Wherever the word "parts" appears in the entries, copy the whole line.
──────── Provided material ────────
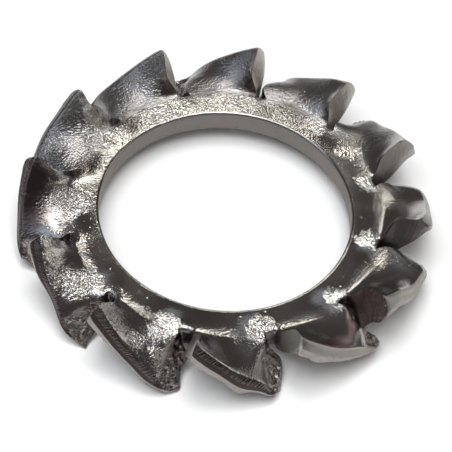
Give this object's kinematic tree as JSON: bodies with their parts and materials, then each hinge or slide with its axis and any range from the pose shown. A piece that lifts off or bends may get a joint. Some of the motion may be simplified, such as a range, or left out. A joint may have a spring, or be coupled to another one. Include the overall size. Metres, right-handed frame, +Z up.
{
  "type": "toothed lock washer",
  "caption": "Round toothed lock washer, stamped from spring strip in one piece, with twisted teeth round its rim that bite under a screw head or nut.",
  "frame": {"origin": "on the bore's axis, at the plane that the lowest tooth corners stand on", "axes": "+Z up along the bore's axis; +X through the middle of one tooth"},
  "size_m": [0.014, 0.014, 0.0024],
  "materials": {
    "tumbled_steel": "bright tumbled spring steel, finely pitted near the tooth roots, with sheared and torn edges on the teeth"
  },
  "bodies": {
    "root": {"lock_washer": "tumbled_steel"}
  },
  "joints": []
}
────────
──────── Provided material ────────
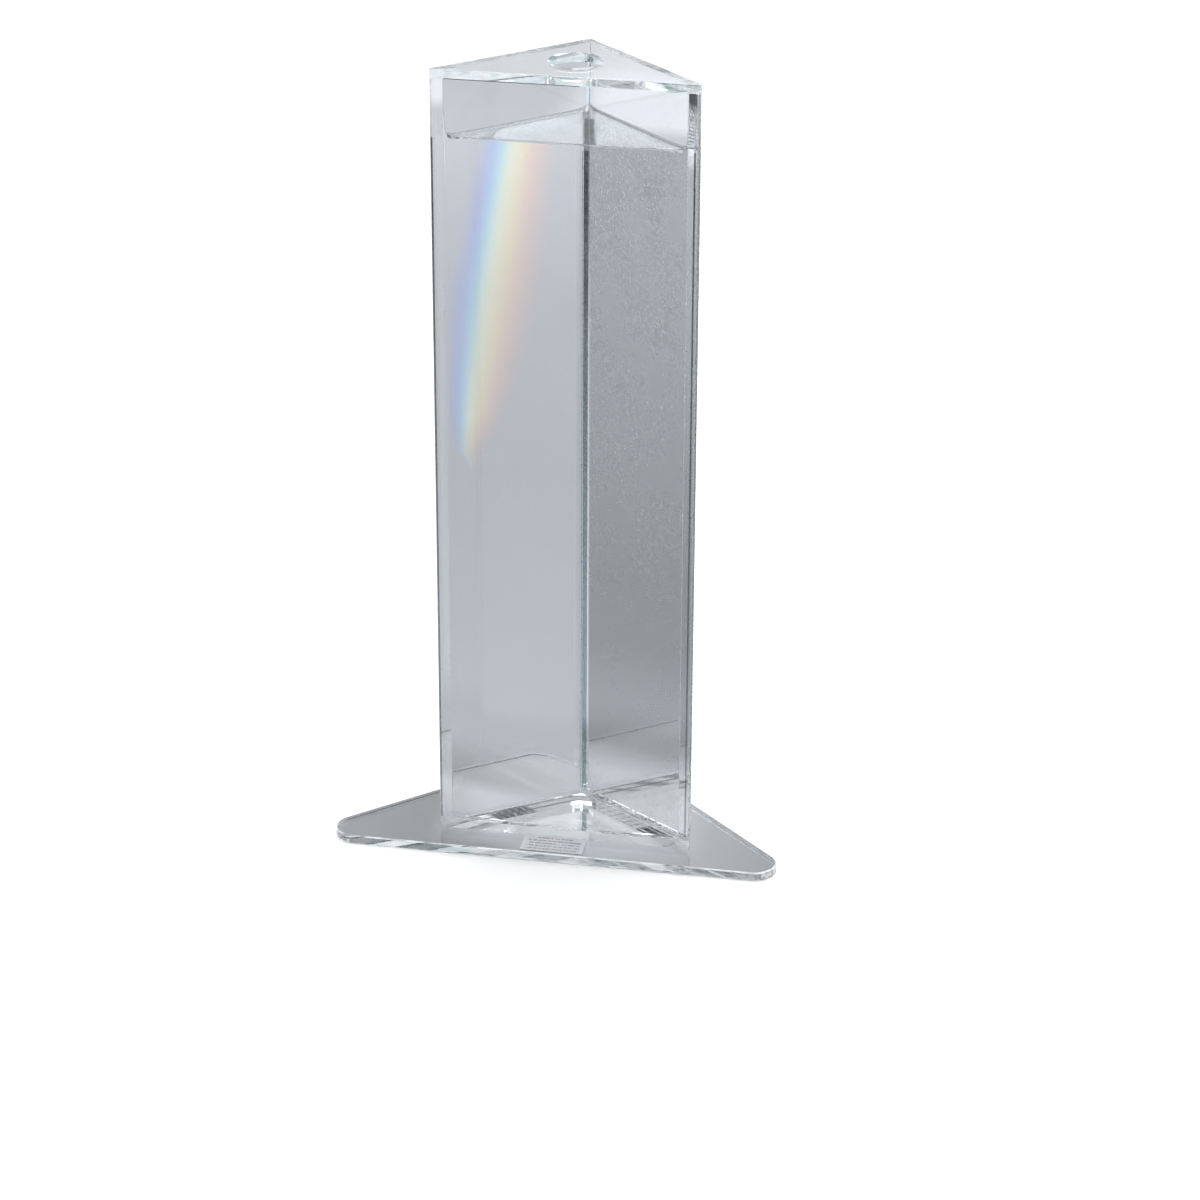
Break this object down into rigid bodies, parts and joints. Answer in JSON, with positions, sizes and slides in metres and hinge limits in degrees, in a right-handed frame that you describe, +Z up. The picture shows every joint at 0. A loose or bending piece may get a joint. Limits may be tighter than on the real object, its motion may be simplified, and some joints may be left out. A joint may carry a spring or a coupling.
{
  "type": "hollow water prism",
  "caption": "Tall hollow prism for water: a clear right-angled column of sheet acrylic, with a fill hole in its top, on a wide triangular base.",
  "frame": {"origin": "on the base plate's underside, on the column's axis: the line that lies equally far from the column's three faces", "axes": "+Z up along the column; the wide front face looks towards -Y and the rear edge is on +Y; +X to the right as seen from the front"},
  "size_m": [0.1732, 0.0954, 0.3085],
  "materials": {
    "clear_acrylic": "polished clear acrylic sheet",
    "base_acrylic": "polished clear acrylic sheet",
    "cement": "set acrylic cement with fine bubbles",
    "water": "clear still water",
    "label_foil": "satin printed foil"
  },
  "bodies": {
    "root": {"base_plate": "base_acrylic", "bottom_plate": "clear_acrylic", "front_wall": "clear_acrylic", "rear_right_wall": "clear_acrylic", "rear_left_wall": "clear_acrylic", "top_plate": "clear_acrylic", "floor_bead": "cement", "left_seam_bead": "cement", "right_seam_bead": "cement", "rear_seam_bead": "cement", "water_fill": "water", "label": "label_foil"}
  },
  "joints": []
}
────────
──────── Provided material ────────
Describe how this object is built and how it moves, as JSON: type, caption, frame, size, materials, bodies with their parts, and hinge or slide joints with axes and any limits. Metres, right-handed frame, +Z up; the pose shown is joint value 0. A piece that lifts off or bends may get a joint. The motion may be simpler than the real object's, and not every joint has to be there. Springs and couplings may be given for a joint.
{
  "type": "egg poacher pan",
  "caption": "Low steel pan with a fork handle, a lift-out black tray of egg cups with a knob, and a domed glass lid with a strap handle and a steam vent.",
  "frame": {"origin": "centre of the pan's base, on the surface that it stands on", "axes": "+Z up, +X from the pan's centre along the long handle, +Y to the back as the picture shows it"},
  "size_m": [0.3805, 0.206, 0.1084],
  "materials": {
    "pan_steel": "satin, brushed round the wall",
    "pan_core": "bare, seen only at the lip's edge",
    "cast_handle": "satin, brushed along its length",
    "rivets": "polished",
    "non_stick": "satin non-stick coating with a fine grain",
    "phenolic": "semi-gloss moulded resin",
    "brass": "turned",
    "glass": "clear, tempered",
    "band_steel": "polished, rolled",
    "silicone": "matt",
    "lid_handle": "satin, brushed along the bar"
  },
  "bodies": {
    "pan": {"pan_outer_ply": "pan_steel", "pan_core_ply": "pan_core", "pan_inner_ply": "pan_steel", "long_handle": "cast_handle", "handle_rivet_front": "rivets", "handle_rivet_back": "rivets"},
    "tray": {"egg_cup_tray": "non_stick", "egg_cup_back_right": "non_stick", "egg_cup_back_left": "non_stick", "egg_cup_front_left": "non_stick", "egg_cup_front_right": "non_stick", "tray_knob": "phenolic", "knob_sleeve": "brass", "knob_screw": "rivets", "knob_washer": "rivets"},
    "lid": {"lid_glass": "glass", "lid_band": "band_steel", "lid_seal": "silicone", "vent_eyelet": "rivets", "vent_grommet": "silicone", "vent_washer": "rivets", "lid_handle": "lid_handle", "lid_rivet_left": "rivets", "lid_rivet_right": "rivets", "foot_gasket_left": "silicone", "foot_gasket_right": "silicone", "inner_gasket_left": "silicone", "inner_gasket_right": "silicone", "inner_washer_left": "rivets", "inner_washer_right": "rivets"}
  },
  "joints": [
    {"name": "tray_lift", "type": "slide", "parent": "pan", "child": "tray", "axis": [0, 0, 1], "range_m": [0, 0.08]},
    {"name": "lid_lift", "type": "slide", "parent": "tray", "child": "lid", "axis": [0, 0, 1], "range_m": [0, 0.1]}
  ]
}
────────
### Complete answer
Give this object's kinematic tree as JSON: bodies with their parts and materials, then each hinge or slide with its axis and any range from the pose shown. A piece that lifts off or bends may get a joint. Some of the motion may be simplified, such as a range, or left out. A joint may have a spring, or be coupled to another one. Include the overall size. Metres, right-handed frame, +Z up.
Break this object down into rigid bodies, parts and joints. Answer in JSON, with positions, sizes and slides in metres and hinge limits in degrees, in a right-handed frame that you describe, +Z up. The picture shows every joint at 0. A loose or bending piece may get a joint. Limits may be tighter than on the real object, its motion may be simplified, and some joints may be left out. A joint may carry a spring or a coupling.
Describe how this object is built and how it moves, as JSON: type, caption, frame, size, materials, bodies with their parts, and hinge or slide joints with axes and any limits. Metres, right-handed frame, +Z up; the pose shown is joint value 0. A piece that lifts off or bends may get a joint. The motion may be simpler than the real object's, and not every joint has to be there. Springs and couplings may be given for a joint.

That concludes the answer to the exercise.